Десятилетия спустя одна моя студентка в Американском университете в Вашингтоне написала в курсовой работе, что Хрущев только болтал и ничего не делал. Я решительно возразил ей при всех, нарушив американское правило не делать замечаний студентам в присутствии других учащихся. «При Хрущеве, — сказал я, — впервые в жизни я получил возможность переехать из коммунальной квартиры в кооперативную. Это ничтожный факт, по он о многом говорит». Уж что-что, а делал Хрущев много, даже больше, чем было нужно. Не был бы он таким деятельным, он умер бы на своем посту — как, между прочим, и Горбачев, с которым его многое роднит. Но он умер в полном забвении, и та самая Советская власть, для оздоровления которой он столько сделал, отплатила ему в типичной для нее манере: когда однажды утром в 1970 году я, услышав по лондонскому радио, что «сегодня Хрущева хоронят на привилегированном московском кладбище», вскочил в машину и подъехал к Ново-Девичьему кладбищу, я увидел картину, которую можно было лицезреть только в стране Советов. Перед закрытыми воротами кладбища толпились люди, в основном иностранные корреспонденты, глядя на дощечку с надписью: «Санитарный день». Гроб ввезли через задние ворота, и никто из официальных лиц, включая его собственных выдвиженцев, равно как никто из реабилитированных им людей, не удосужился придти, чтобы отдать последние почести человеку, чья смерть была упомянута в лаконичном сообщении московской газеты как кончина «пенсионера союзного значения». А потом в течение долгих лет знаменитая сцена встречи Хрущева с прилетевшим из космоса Гагариным будет монтироваться в кинохронике таким образом, чтобы Хрущева даже не было видно: Гагарин рапортует, а кому — неизвестно. Имя Хрущева оставалось практически неизвестным школьникам, знавшим о Ленине и Сталине. И лишь иностранцы, эти наивные иностранцы, неспособные понять логику тоталитаризма, посещая знаменитое кладбище, шли и шли к творению рук Эрнста Неизвестного, увековечившего память «последнего оптимиста» (а может быть — последнего коммуниста?).
Секретарь сельского райкома партии смотрит на меня с уважением, широко улыбается, вот-вот одобрительно похлопает по плечу: «Здорово, товарищ Мирский, отлично. Вот такие лекции нам нужны! Только знаете что (доверительным тоном): завтра, на следующей лекции, пожалуйста, не говорите, что в Америке сейчас нет кризиса. И вам будет спокойнее, и мне».

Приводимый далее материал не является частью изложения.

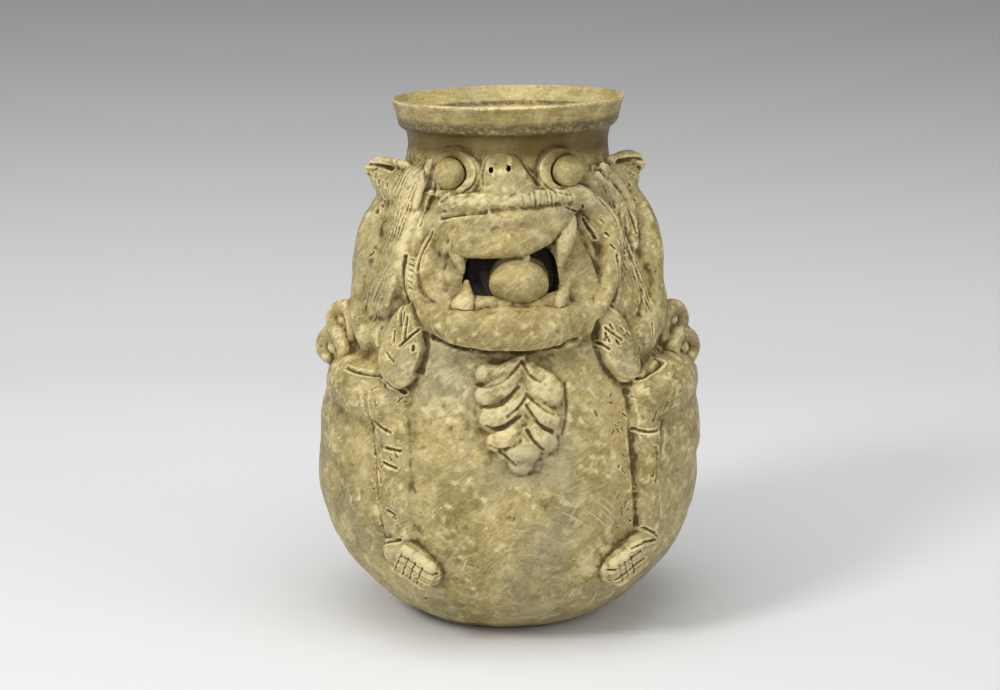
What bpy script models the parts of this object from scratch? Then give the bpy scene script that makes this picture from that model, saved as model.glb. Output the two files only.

Дело происходит в Белгородской области, в начале 60-х годов. Я уже лектор со стажем, с опытом, с хорошей репутацией. Моя тема, естественно, международное положение, народ это любит, валом валит, интересуется. Ведь газетам не то чтобы совсем не верят, но не особенно, да и скучноватые они, однообразные. Вот из Москвы лектор приедет — это да, у него информация. Какая именно информация может быть у московского лектора — никто толком не знает, но все уверены, что он-то, конечно, сообщит то, чего не найдешь ни в газетах, ни на телевидении. И лектор знает, чего от него ждут, и старается не ударить в грязь лицом. Уж очень не хочется повторять то, что люди и так читали или слышали. И вот тут-то начинается самое трудное — хождение по канату, если не по острию ножа, балансирование на грани допустимого. Надо сказать что-то новое, чтобы люди почувствовали, что не зря деньги выбросили, чтобы потом другим пересказывали, — и вместе с тем ухитриться не выйти за рамки дозволенного, не перегнуть, не «подставиться», не получить вслед «телегу» — ведь в каждой аудитории непременно есть стукачи, да и не только в них дело: обычные добропорядочные советские граждане, нюхом учуяв что-то «не то», сочтут своим долгом сигнализировать. Что из этого получается? Там же, в Белгороде, мне только что рассказали, как погорел один из лучших лекторов соседней Курской области. Оказывается, ему в глухой деревне попался, может быть, единственный интеллигент, который задал вопрос: «Почему на Западе, в индустриальных странах, до сих пор нет революции — ведь классики предвидели, что она произойдет именно там, где есть наиболее многочисленный и сильный пролетариат, а вместо этого революции побеждают в отсталых странах вроде России?» Учитывая общий уровень аудитории, лектор решил объяснить людям эту ситуацию самым примитивным и понятным образом: «Вот представьте себе двух собак: одна — голодная, ее спустить с цепи, она бросится как бешеная за куском мяса, а другая — сытая, ей покажешь еду, а она только хвостом завиляет». На его беду, в деревне оказался не только один интеллигент, но и по крайней мере один стукач. О метафоре сообщили куда следует, и на этом лекторская карьера данного товарища закончилась.